Interpretability: VideoQA and reasoning systems enhanced with compositional consistency metrics (compositional accuracy, right-for-wrong-reasons, internal consistency, and symmetry-aware F₁ scores) reveal whether models arrive at answers via legitimate compositional reasoning or spurious correlations (Gandhi et al., 2022, Liao et al., 3 Jul 2024).

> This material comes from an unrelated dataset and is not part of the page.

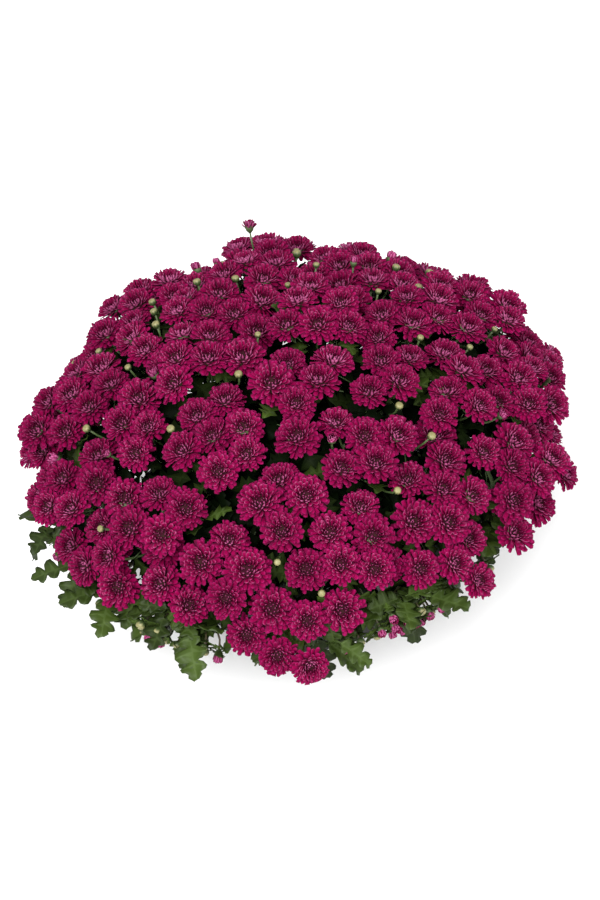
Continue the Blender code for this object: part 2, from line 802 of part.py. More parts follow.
def build_stems(bush, finish):
    rng = np.random.RandomState(SEED + 1)
    stalks = stalk_lines(bush)
    buds = grow_buds(bush, stalks, rng)
    for centre, _, hub in buds:
        stalks.append((bush.shoot[hub], sampled(np.array([bush.hubs[hub], centre]))))
    leaves = grow_leaves(bush, stalks, rng)
    for shoot in range(SHOOT_COUNT):
        shapes = stem_shapes(bush, shoot, leaves, buds)
        fused(f"leafy_stem_{shoot + 1:02d}", shapes, finish)


def build_blooms(bush, finish):
    """One solid for each spray. Each bloom turns a petal to the neighbour it is tied to."""
    rng = np.random.RandomState(SEED + 2)
    parent = dict(bush.links)
    for spray in range(SPRAY_COUNT):
        shapes = []
        for bloom in np.flatnonzero(bush.spray == spray):
            towards = bush.blooms[parent[bloom]] - bush.blooms[bloom] if bloom in parent else UP
            towards = towards + [0.001, 0, 0]
            centre, normal = bush.blooms[bloom], bush.normals[bloom]
            shapes.append(bloom_shape(centre, normal, bush.radii[bloom], towards, rng))
        fused(f"blooms_{spray + 1:02d}", shapes, finish)


def clear_scene():
    for thing in list(bpy.data.objects):
        bpy.data.objects.remove(thing, do_unlink=True)


def main():
    clear_scene()
    bush = with_leafy_foot(lay_out_bush())
    build_pot(finish_of("black plastic", (0.012, 0.012, 0.013), 0.5))
    build_soil(bush, finish_of("potting soil", (0.035, 0.022, 0.014), 0.95))
    build_stems(bush, finish_of("green stem and leaf", (0.055, 0.090, 0.028), 0.6))
    build_blooms(bush, finish_of("magenta petal", (0.210, 0.008, 0.060), 0.6))


main()
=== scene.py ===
"""Looks of a garden chrysanthemum in a pot: its petals, leaves, buds, stems, soil and pot.

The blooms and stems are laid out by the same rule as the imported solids, so each fine piece lies on
the solid that it stands for. Units are metres, +Z is up, and the bush faces -Y.
"""

import logging
import math
from dataclasses import dataclass
from dataclasses import replace
from enum import Enum
from enum import IntEnum
from functools import cache

import bpy
import numpy as np
from mathutils import Matrix
from mathutils import Vector


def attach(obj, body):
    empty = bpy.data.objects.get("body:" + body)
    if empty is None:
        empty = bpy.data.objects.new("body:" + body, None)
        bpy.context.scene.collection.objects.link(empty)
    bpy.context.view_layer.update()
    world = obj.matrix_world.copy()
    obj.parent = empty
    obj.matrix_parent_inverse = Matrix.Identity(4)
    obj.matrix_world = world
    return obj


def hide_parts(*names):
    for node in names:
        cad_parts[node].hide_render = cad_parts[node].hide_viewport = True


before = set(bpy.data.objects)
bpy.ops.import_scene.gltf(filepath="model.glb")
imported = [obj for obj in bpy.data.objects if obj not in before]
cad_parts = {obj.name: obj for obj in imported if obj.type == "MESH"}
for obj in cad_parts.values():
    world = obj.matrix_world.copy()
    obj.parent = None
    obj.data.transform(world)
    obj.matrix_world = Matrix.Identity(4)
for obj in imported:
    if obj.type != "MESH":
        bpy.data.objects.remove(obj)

Array = np.ndarray
Socket = bpy.types.NodeSocket
Material = bpy.types.Material
Rng = np.random.RandomState
Span = tuple[float, float]
Triple = tuple[float, float, float]
Numbers = tuple[float, ...]
Outline = tuple[Span, ...]
Places = tuple[Array, Array, Array]
Value = Socket | float | Numbers

log = logging.getLogger("chrysanthemum")

SEED = 18
GOLDEN_ANGLE = math.pi * (3 - math.sqrt(5))
UP = np.array([0.0, 0.0, 1.0])


def unit(vectors: Array) -> Array:
    """Each vector divided by its length."""
    return vectors / np.linalg.norm(vectors, axis=-1, keepdims=True)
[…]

6. Extensions and Ongoing Research Directions

Recent works extend compositional consistency loss to broader settings:

Embedding Optimization: Lightweight linear projections corrected compositional binding failures in text-to-image diffusion by remapping CLIP space to more compositional regions, improving VQA metrics without harming FID (Zarei et al., 12 Jun 2024).
Structured Generative Objectives: Unified alignment and noise refinement losses (EAR loss) enforce entity, attribute, and relation accuracy in text-to-image models, with staged feedback-driven refinement further boosting compositional metrics (Izadi et al., 9 Mar 2025).
Open-World Filtering: Conditional transport scores are used to filter unfeasible composition pairs in open-world CZSL, accelerating inference and increasing accuracy (Li et al., 16 Aug 2024).

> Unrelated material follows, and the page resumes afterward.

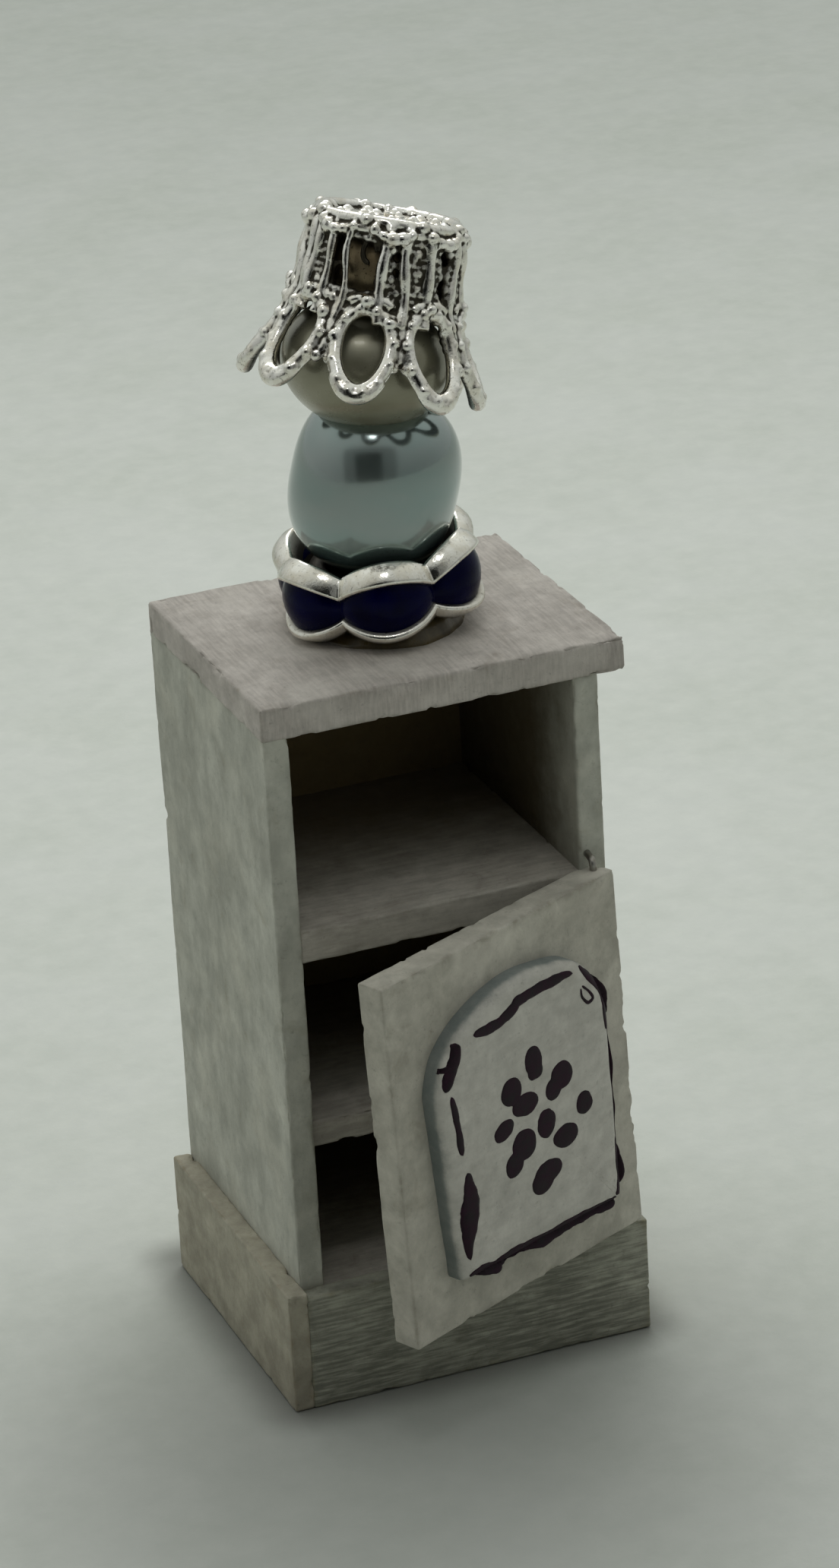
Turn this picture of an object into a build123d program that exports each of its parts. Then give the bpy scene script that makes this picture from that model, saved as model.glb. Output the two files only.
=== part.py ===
# Miniature one-door bedside cabinet in twelfth scale, with an open niche over the door and a
# bead lamp glued on its top. Millimetres, +Z up. The piece stands on z = 0 and the origin is
# the middle of its footprint with the door standing ajar, which is how it is kept.
import math
import os

from build123d import *

os.makedirs("parts", exist_ok=True)

# ---------------------------------------------------------------- driving dimensions
cabinet_x = -0.335       # centre of the carcass in the frame
cabinet_y = 5.982
half_w = 12.02           # outer half width over the two sides
half_d = 11.03           # half depth of the carcass
side_t = 1.85            # thickness of the side boards
top_t = 2.43             # thickness of the top board
height = 52.0            # floor to the top board's upper face
top_over_left = 0.10     # overhangs of the top board
top_over_right = 2.03
top_over_front = 0.06
back_t = 1.0             # back panel
niche_floor = 35.5       # upper face of the shelf under the open niche
shelf_t = 2.45
lower_shelf_top = 20.6
lower_shelf_t = 1.95
lower_shelf_set = 1.15   # how far the lower shelf sits behind the front
floor_top = 8.55         # upper face of the compartment floor
floor_t = 1.8
plinth_h = 8.7           # front plinth board
plinth_side_h = 9.05     # side plinth boards
plinth_t = 1.36
plinth_left_y = 1.34     # how far the front plinth stands proud at its left end
plinth_right_y = 1.86    # and at its right end: the strip is glued on slightly askew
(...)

7. Theoretical Significance and Modularity

The concept of compositional consistency loss is rooted in identifiability theory, confirming when object-centric or factorized representations can be recovered reliably via additive and invariant module structures (Wiedemer et al., 2023, Jung et al., 24 Oct 2025). This modularity—where architectural and objective design reflects the recombination rules of factors—enables scalable disentanglement and robust generalization across domains. Rather than enforcing invariance globally, these methods recommend structured, componentwise losses and architectures aligned to the underlying compositional process, as demonstrated in visual, semantic, and multimodal reasoning tasks.

Compositional consistency loss is poised as a foundational tool for advancing compositional generalization, robust extrapolation, and principled interpretability in deep learning systems.